4   Y   2019 Apr 12, 7:39am  

The jist of the article is that the driver did not reap the rewards of the company going public even though he was there from the beginning and helped put it into a position to go public. So the whole system is skewed in favor of the owners.
Thus if the system is changed such that everyone involved from the beginning gets a major share of the pot then the initial innovator investor may not see enough future profit for investing in the concept at the beginning thus stifling innovation.
FYI

in·no·va·tion
/ˌinəˈvāSH(ə)n/
Learn to pronounce
noun
the action or process of innovating.
synonyms: change, alteration, revolution, upheaval, transformation, metamorphosis, reorganization, restructuring, rearrangement, recasting, remodelling, renovation, restyling, variation;
5   Al_Sharpton_for_President   2019 Apr 12, 8:15am  

I think another way to look at this story is that this stoner wasted his productive years deluding himself that he was an artist, and working a side job to support this delusion, instead of developing marketable skills. Now he is in his ‘70’s, his art is shit, no savings, and he’ll be voting for socialized everything so that he can access money from folks who followed a more sensible path.
6   clambo   2019 Apr 12, 8:45am  

Being a contractor and not an employee has some advantages to the feelings of the worker, but they're generally not financial advantages.
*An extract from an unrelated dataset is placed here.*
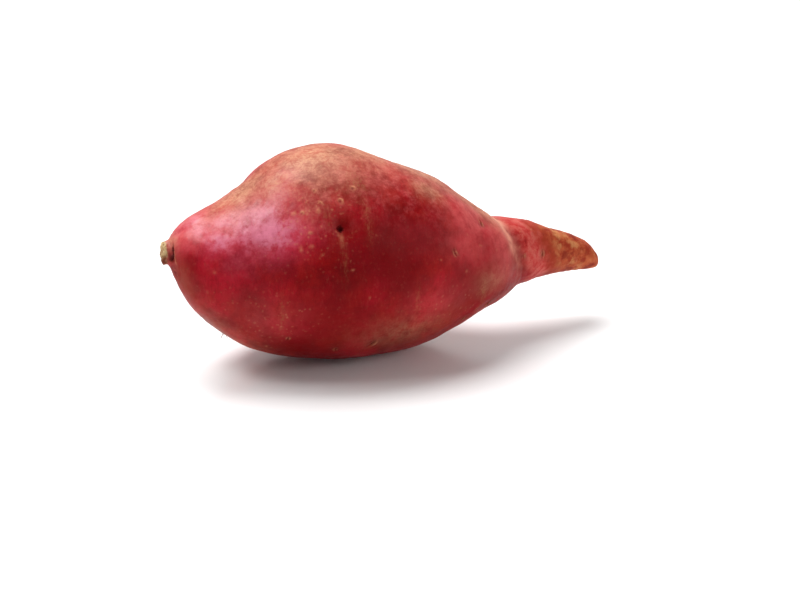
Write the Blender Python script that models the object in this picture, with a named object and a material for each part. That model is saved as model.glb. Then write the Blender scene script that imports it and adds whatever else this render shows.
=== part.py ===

I have had positive experiences with Uber; have used Uber 5 times, and an interesting coincidence is three times my driver was Cuban; once in Palm Beach (expected) and twice in Austin Texas.

I was considering driving for Lyft or Uber but making just trips to Palm Beach Airport; my car was nice so I could make the higher rate. I figured I would make $100 for a round trip about 20 minutes each way. Once per week would be OK with me to have "beer money".

I don't want to do driving around Santa Cruz now; it's not a lot of fun to drive around here unless perhaps on a Sunday morning.
7   NDrLoR   2019 Apr 12, 8:49am  

willywonka says
San Francisco cabdriver in the 1970s and 1980s as he sought to make a living as an artist
A lot of that generation squandered their youth on non-productive ventures and are now bitter because they have nothing to show for it. A pianist friend has lived in Germany since 1978 because he couldn't make a living here and barely scrapes by there even with all the benefits. He resents his three year older brother who followed a more profitably course of life and now lives in the DFW area in a nice home with a pool.
8   cmdrda2leak   2019 Apr 12, 8:51am  

Fake taxi companies externalize fleet cost, labor cost, liability, and more to the driver and passenger. It is, in effect, sweated labor (
https://financial-dictionary.thefreedictionary.com/Sweated+Labor ).

The sadness is that the biggest so-called "progressives" love taking Lyft around town, without a shred of irony about the fact that it represents shitting on a century of advancement in labor/worker rights.